Le marché de l'emploi demeure un talon d'Achille pour l'économie marocaine. Malgré des initiatives ambitieuses, des stratégies savamment annoncées et la multiplicité des programmes, le taux de chômage reste toujours à des niveaux encore élevés.
C’est pourquoi un budget de 14 milliards de dirhams, destiné à la promotion de l’emploi, a été mobilisé au titre de la Loi de Finances 2025. C’est pourquoi également, face à l’urgence de la situation, une réunion dédiée a eu lieu mardi dernier à Rabat, sous la présidence du chef du gouvernement, Aziz Akhannouch, à laquelle ont pris part l’ensemble des départements ministériels concernés, le haut-commissariat au Plan, la CNSS et l’Office de la formation professionnelle et de la promotion du travail.
Objectif : faire le point sur les mesures pratiques contenues dans la feuille de route relative au secteur de l’emploi, que le gouvernement compte annoncer dans les meilleurs délais pour renforcer la dynamique du secteur. La ministre de l'Economie et des Finances, Nadia Fettah, l'a bien affirmé : «une stratégie claire sera dévoilée dans les prochains jours pour traiter le dossier de l’emploi à court terme (jusqu’en 2026), mais également pour créer des opportunités d’emploi durables». Cette forte mobilisation de l’Exécutif est légitimée par les réalités du terrain ?

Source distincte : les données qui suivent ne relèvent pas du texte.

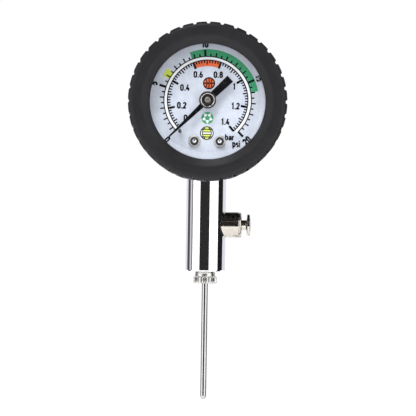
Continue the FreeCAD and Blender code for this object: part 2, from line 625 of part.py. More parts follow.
def polar(r, deg):
    a = math.radians(deg)
    return (r * math.cos(a), r * math.sin(a))


t0 = num("tube_to") - 0.1
outl = [polar(13.4, t0), polar(15.7, t0), polar(15.75, t0 - 4.5), polar(15.7, t0 - 9), polar(13.4, t0 - 9)]
b, f = plate("bourdon_tip", outl, [], Q(-7.6, "-7.6"), Q(7.2, "7.2"), GAUGE)
e0, e1 = polar(14.6, t0 - 0.2), polar(14.6, t0 - 8.5)
tx, ty = num("tip_px"), num("tip_py")
da = math.atan2((e0[1] + e1[1]) / 2 - ty, (e0[0] + e1[0]) / 2 - tx)
lug = [e1, e0] + [(tx + 1.15 * math.cos(da + math.pi / 2 + k * math.pi / 6), ty + 1.15 * math.sin(da + math.pi / 2 + k * math.pi / 6)) for k in range(7)]
f = add_pad(b, "tip_lug", lug, [(D.tip_px, D.tip_py, D.link_pin)], Q(-0.93, "-0.93"), Q(1.53, "1.53"))

gz = D.gauge_z
slot = Part.makeBox(1.9, 1.9, 1.9)
body_a = block("socket_upper", -D.block_half, D.block_half, -1.0, D.block_far, gz + D.block_low, gz + D.block_top)
body_b = block("socket_foot", -D.block_half, D.block_half, -5.5, 0, gz + D.block_low, gz + D.block_step)
shank = drill("socket_shank", D.shank_r, gz + D.block_low - D.shank_low + 0.5, (0, 0, D.shank_low), V(0, 0, 1), 0)
whole = join("socket_whole", [body_a, body_b, shank])
b, f = lathe("socket_slot", [(D.tube_mid - D.tube_deep / 2 - 0.04, -(D.tube_near - 0.05)),
                             (D.tube_mid + D.tube_deep / 2 + 0.04, -(D.tube_near - 0.05)),
                             (D.tube_mid + D.tube_deep / 2 + 0.04, -(D.tube_near + D.tube_wide + 0.05)),
                             (D.tube_mid - D.tube_deep / 2 - 0.04, -(D.tube_near + D.tube_wide + 0.05))], GAUGE, angle=22.0, keep=False)
b.Placement = b.Placement.multiply(FreeCAD.Placement(V(0, 0, 0), FreeCAD.Rotation(V(0, 0, 1), -126.8)))
carve("socket_block", whole, [
    b,
    drill("socket_bore", D.shank_bore, gz - 13.7 - D.shank_low, (0, 0, D.shank_low - 0.1), V(0, 0, 1), 0),
    drill("socket_cross_a", 0.8, 4.6, (0, -0.6, gz - 14.6), *YP),
    drill("socket_cross_b", 0.8, 3.9, (-3.9, 4.0, gz - 14.6), *XP),
    drill("socket_post_a", D.post_spigot + 0.03, 1.9, (D.dscrew_x, -1.1, gz + D.dscrew_y), *YP),
    drill("socket_post_b", D.post_spigot + 0.03, 1.9, (-D.dscrew_x, -1.1, gz + D.dscrew_y), *YP),
    drill("socket_screw_a", 1.25, 2.6, (3.4, 7.35, gz - 12.3), *YP),
    drill("socket_screw_b", 1.25, 2.6, (-3.4, 7.35, gz - 12.3), *YP)])

# case screws and blow-out plug in the case back
for side, x in (("left", -3.4), ("right", 3.4)):
    b, f = plate("case_screw_%s" % side, None, [], Q(-10.6, "-10.6"), Q(3.1, "3.1"), GAUGE, outer=(x, -12.3, 1.2))
    f = add_pad(b, "cscrew_head_%s" % side, None, [], Q(-11.75, "-11.75"), Q(1.2, "1.2"), outer=(x, -12.3, 2.1))
    f = pocket(b, "cscrew_slot_%s" % side, [(x - 2.4, -12.6), (x + 2.4, -12.6), (x + 2.4, -12.0), (x - 2.4, -12.0)], Q(-11.2, "-11.2"), 0.7)
lathe("blowout_plug", [(0, -11.7), (2.6, -11.7), (3.4, -11.2), (3.4, -10.55), (2.45, -10.55), (2.45, -9.85), (3.0, -9.7), (2.2, -8.8), (0, -8.8)],
      (Q(0, "0"), Q(0, "0"), D.gauge_z + 9.0, V(1, 0, 0), 90.0))

# ---------------------------------------------------------------- stem
b, f = lathe("stem_blank", [
    (D.washer_rec, D.stem_low), (D.stem_r - 0.45, D.stem_low), (D.stem_r - 0.13, D.stem_low + 0.13), (D.stem_r, D.stem_low + 0.45),
    (D.stem_r, D.stem_top - 0.3), (D.stem_r - 0.3, D.stem_top), (D.stem_bore, D.stem_top), (D.stem_bore, D.stem_bore_low),
    (D.stem_passage, D.stem_bore_low), (D.stem_passage, D.stud_hole_top), (D.stud_hole, D.stud_hole_top),
    (D.stud_hole, D.washer_rec_top), (D.washer_rec, D.washer_rec_top)], WORLD, keep=False)
carve("stem_tube", b, [
    drill("stem_valve_seat", D.vh_r + 0.04, 5, (4.4, 0, D.valve_z), *XP),
    drill("stem_valve_bore", D.vh_spigot + 0.04, 5, (1.2, 0, D.valve_z), *XP)])
lathe("socket_seal", [(D.shank_r + 0.05, D.stem_top + 0.02), (6.1, D.stem_top + 0.02), (6.1, D.stem_top + 0.44),
                      (D.shank_r + 0.05, D.stem_top + 0.44)], WORLD)

# ---------------------------------------------------------------- bleed valve
b, f = lathe("valve_housing", [
    (D.vh_cavity, D.vh_inner), (D.vh_spigot, D.vh_inner), (D.vh_spigot, D.vh_seat), (D.vh_r, D.vh_seat), (D.vh_end_r, D.vh_end - 1.9),
    (D.vh_end_r, D.vh_end), (D.vh_bore, D.vh_end), (D.vh_bore, D.vh_cavity_end), (D.vh_cavity, D.vh_cavity_end)], VALVE)
f = rounded(b, f, lambda r, c, e: abs(r - num("vh_end_r")) < 1e-6 and abs(c.z - num("vh_end")) < 1e-6, 1.8)
lathe("valve_gasket", [(D.vh_spigot + 0.03, 4.42), (4.0, 4.42), (4.0, D.vh_seat - 0.02), (D.vh_spigot + 0.03, D.vh_seat - 0.02)], VALVE)
b, f = lathe("release_button", [
    (0, D.button_bore_end), (D.rod_r, D.button_bore_end), (D.rod_r, D.button_in), (D.button_stem, D.button_in),
    (D.button_stem, D.button_near), (D.button_head, D.button_near), (D.button_head, D.button_near + 0.7),
    (D.button_head - 0.12, D.button_near + 0.85), (D.button_head * 0.75, D.button_far - 0.18), (D.button_head * 0.4, D.button_far - 0.04),
    (0, D.button_far)], VALVE)
lathe("valve_rod", [(0, D.rod_in), (D.rod_r - 0.2, D.rod_in), (D.rod_r, D.rod_in + 0.2), (D.rod_r, D.flange_lo), (D.flange_r, D.flange_lo),
                    (D.flange_r, D.flange_hi), (D.rod_r, D.flange_hi), (D.rod_r, D.button_bore_end - 0.1), (0, D.button_bore_end - 0.1)], VALVE)
t = doc.addObject("Part::Torus", "valve_seal")
t.Label = "valve_seal"
t.Radius1 = D.seal_mid.v
t.Radius2 = D.seal_sec.v
t.setExpression("Radius1", "Dims.seal_mid")
t.setExpression("Radius2", "Dims.seal_sec")
t.Placement = FreeCAD.Placement(V(num("seal_at"), 0, num("valve_z")), FreeCAD.Rotation(V(0, 1, 0), 90))
t.setExpression("Placement.Base.x", "Dims.seal_at")
t.setExpression("Placement.Base.z", "Dims.valve_z")
nodes["valve_seal"] = t
wire_r = num("spring_wire")
lo, hi = num("spring_lo") + wire_r, num("spring_hi") - wire_r
helix = Part.makeHelix((hi - lo) / num("spring_turns"), hi - lo, num("spring_r"))
start = Part.Wire(Part.Circle(V(num("spring_r"), 0, 0), V(0, 1, 0), wire_r).toShape())
coil = Part.Wire(helix).makePipeShell([start], True, True)
coil.translate(V(0, 0, lo))
coil.Placement = FreeCAD.Placement(V(0, 0, num("valve_z")), FreeCAD.Rotation(V(0, 1, 0), 90)).multiply(coil.Placement)
shaped("valve_spring", coil)
lathe("spring_retainer", [(1.3, D.retainer_lo), (D.vh_cavity, D.retainer_lo), (D.vh_cavity, D.retainer_hi), (1.3, D.retainer_hi)], VALVE)

# ---------------------------------------------------------------- needle
lathe("needle_washer", [(D.stud_hole, D.head_top + 0.07), (D.washer_rec - 0.05, D.head_top + 0.07),
                        (D.washer_rec - 0.05, D.washer_rec_top - 0.02), (D.stud_hole, D.washer_rec_top - 0.02)], WORLD)
b, f = lathe("needle_head", [
    (D.needle_neck, D.head_low), (D.head_knurl_r - 0.25, D.head_low), (D.head_knurl_r, D.head_low + 0.25), (D.head_knurl_r, D.head_knurl_top - 0.25),
    (D.head_knurl_r - 0.25, D.head_knurl_top), (D.head_r + 0.1, D.head_knurl_top), (D.head_r, D.head_top - 0.4),
    (D.head_r - 0.3, D.head_top), (D.stud_r, D.head_top), (D.stud_r, D.stud_top - 0.4), (D.stud_r - 0.4, D.stud_top), (0.6, D.stud_top),
    (0.6, D.needle_top + 0.1), (D.needle_neck, D.needle_top + 0.1)], WORLD)
f = pocket(b, "knurl_cut", [(D.head_knurl_r - D.knurl_depth, 0), (D.head_knurl_r + 0.3, D.knurl_half * 1.6), (D.head_knurl_r + 0.3, -(D.knurl_half * 1.6))],
           D.head_knurl_top + 0.001, D.head_knurl_top + 0.1)
f = pattern(b, f, "knurl_row", D.knurl_count)
b, f = lathe("needle_blank", [
    (0, D.needle_tip), (0.45, D.needle_tip + 0.12), (0.8, D.needle_tip + 0.5), (D.needle_r, D.needle_tip + 1.2), (D.needle_r, 0), (D.needle_neck, 0), (D.needle_neck, D.needle_top),
    (D.needle_bore, D.needle_top), (D.needle_bore, D.needle_tip + 1.6), (0, D.needle_tip + 1.6)], WORLD, keep=False)
carve("needle_tube", b, [drill("needle_side_hole", D.needle_hole, 3, (-1.5, 0, D.needle_hole_z), *XP)])

# ---------------------------------------------------------------- check and write
doc.recompute()
problems = []
for o in doc.Objects:
    if any(k in ("Invalid", "Error") for k in o.State):
        problems.append("%s: %s" % (o.Label, o.State))
for name, o in nodes.items():
    sh = o.Shape
    if sh.isNull() or not sh.isValid() or not sh.Solids or sh.Volume <= 0:
        problems.append("%s: bad shape" % name)
if problems:
    raise RuntimeError("; ".join(problems))
if abs(nodes["gauge_case"].Shape.Volume - doc.getObject("gauge_case_blank").Shape.Volume) < 1:
    raise RuntimeError("the case holes cut nothing")
if abs(nodes["rubber_boot"].Shape.Volume - doc.getObject("rubber_boot_blank").Shape.Volume) < 10:
    raise RuntimeError("the boot hole cut nothing")
for name, o in nodes.items():
    o.Label = name
    o.Shape.exportStep("parts/%s.step" % name)
    print("%-22s solids %d  volume %.2f" % (name, len(o.Shape.Solids), o.Shape.Volume))
print("nodes", len(nodes))
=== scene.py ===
import math

import bmesh
import bpy
from mathutils import Matrix, Vector


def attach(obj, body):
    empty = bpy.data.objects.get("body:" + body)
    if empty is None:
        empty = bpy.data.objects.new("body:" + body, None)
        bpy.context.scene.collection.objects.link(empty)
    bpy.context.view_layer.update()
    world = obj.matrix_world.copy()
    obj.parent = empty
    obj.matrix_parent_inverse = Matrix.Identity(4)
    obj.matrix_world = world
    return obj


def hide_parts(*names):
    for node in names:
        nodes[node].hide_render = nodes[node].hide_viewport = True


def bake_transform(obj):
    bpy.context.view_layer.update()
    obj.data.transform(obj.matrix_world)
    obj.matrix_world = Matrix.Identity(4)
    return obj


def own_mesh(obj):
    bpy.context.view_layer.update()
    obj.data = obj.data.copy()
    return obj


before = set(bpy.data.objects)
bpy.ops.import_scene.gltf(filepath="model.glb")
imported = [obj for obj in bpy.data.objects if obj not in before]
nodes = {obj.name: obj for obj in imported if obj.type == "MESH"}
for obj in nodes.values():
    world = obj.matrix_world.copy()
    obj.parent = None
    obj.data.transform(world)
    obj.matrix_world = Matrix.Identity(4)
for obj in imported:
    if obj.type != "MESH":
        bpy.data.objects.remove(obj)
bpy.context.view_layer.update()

MM = 0.001
GZ = 58.15          # dial centre, mm above the origin
BZ = 57.6           # boot centre
DIAL = 9.4          # front face of the dial, mm towards the reader
scene = bpy.context.scene
rad = math.radians


# ------------------------------------------------------------------ materials
def new_mat(name):
    m = bpy.data.materials.new(name)
    m.use_nodes = True
    nt = m.node_tree
    bsdf = nt.nodes["Principled BSDF"]
    return m, nt, bsdf


def noise(nt, coord, scale, detail=3.0, rough=0.55, stretch=None):
    n = nt.nodes.new("ShaderNodeTexNoise")
    n.inputs["Scale"].default_value = scale
    n.inputs["Detail"].default_value = detail
    n.inputs["Roughness"].default_value = rough
    if stretch:
        mp = nt.nodes.new("ShaderNodeMapping")
        mp.inputs["Scale"].default_value = stretch
        nt.links.new(coord, mp.inputs["Vector"])
        coord = mp.outputs["Vector"]
    nt.links.new(coord, n.inputs["Vector"])
    return n.outputs["Fac"]


def ramp(nt, fac, stops):
    r = nt.nodes.new("ShaderNodeValToRGB")
    r.color_ramp.elements[0].position = stops[0][0]
    r.color_ramp.elements[0].color = (*stops[0][1], 1)
    r.color_ramp.elements[1].position = stops[-1][0]
    r.color_ramp.elements[1].color = (*stops[-1][1], 1)
    for p, c in stops[1:-1]:
        e = r.color_ramp.elements.new(p)
        e.color = (*c, 1)
    nt.links.new(fac, r.inputs["Fac"])
    return r.outputs["Color"]


def remap(nt, fac, lo, hi, a=0.3, b=0.7):
    r = nt.nodes.new("ShaderNodeMapRange")
    r.inputs["From Min"].default_value = a
    r.inputs["From Max"].default_value = b
    r.inputs["To Min"].default_value = lo
    r.inputs["To Max"].default_value = hi
    nt.links.new(fac, r.inputs["Value"])
    return r.outputs["Result"]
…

Le dernier rapport du haut-commissariat au Plan (HCP) sur la situation du marché du travail au troisième trimestre 2024 met en effet les pieds dans le plat : 213.000 emplois créés en un an, et pourtant le chômage grimpe à 13,6%, atteignant un vertigineux 40% chez les jeunes de 15 à 24 ans. Un paradoxe ? Pas vraiment. Ces chiffres illustrent les failles structurelles d'un marché de l'emploi mal adapté à la dynamique économique du pays.
L’essentiel des emplois créés vient des services, qui génèrent principalement des postes précaires, et du BTP, vulnérable aux cycles économiques. La jeunesse marocaine se retrouve ainsi enfermée dans un cercle vicieux: le taux de chômage des diplômés atteint presque 20%, mettant en évidence une inadéquation criante entre les formations académiques et les besoins du marché. Les programmes comme «Idmaj» ou «Awrach», bien qu'ambitieux sur le papier, peinent à résoudre le problème structurel du chômage. Mais le problème de fond reste évidemment économique : avec une croissance qui stagne autour de 3%, comment espérer résorber un chômage massif ?

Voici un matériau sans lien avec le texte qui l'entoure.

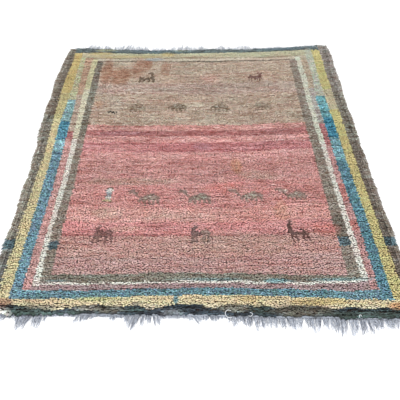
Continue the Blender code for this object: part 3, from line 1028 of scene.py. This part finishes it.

Le Nouveau modèle de développement ambitionne une croissance moyenne de 6% à l’horizon 2035. Mais l’économie marocaine, encore trop dépendante du secteur agricole, avance au rythme des récoltes céréalières. La diversification économique tarde à se concrétiser, tandis que les investissements dans les PME, censées être le moteur de la création d'emplois, restent timides. Face à ce constat, Nadia Fettah réaffirme l'engagement du gouvernement : «nous nous focalisons sur des mesures concrètes pour dynamiser l'emploi, en particulier dans les PME et le monde rural».
Des mots rassurants, mais qui se heurtent à une réalité têtue : le marché de l’emploi ne saurait se satisfaire de solutions ponctuelles, mais a plutôt besoin d’un véritable tournant économique et sociétal pour bâtir une économie capable de répondre aux ambitions de sa jeunesse.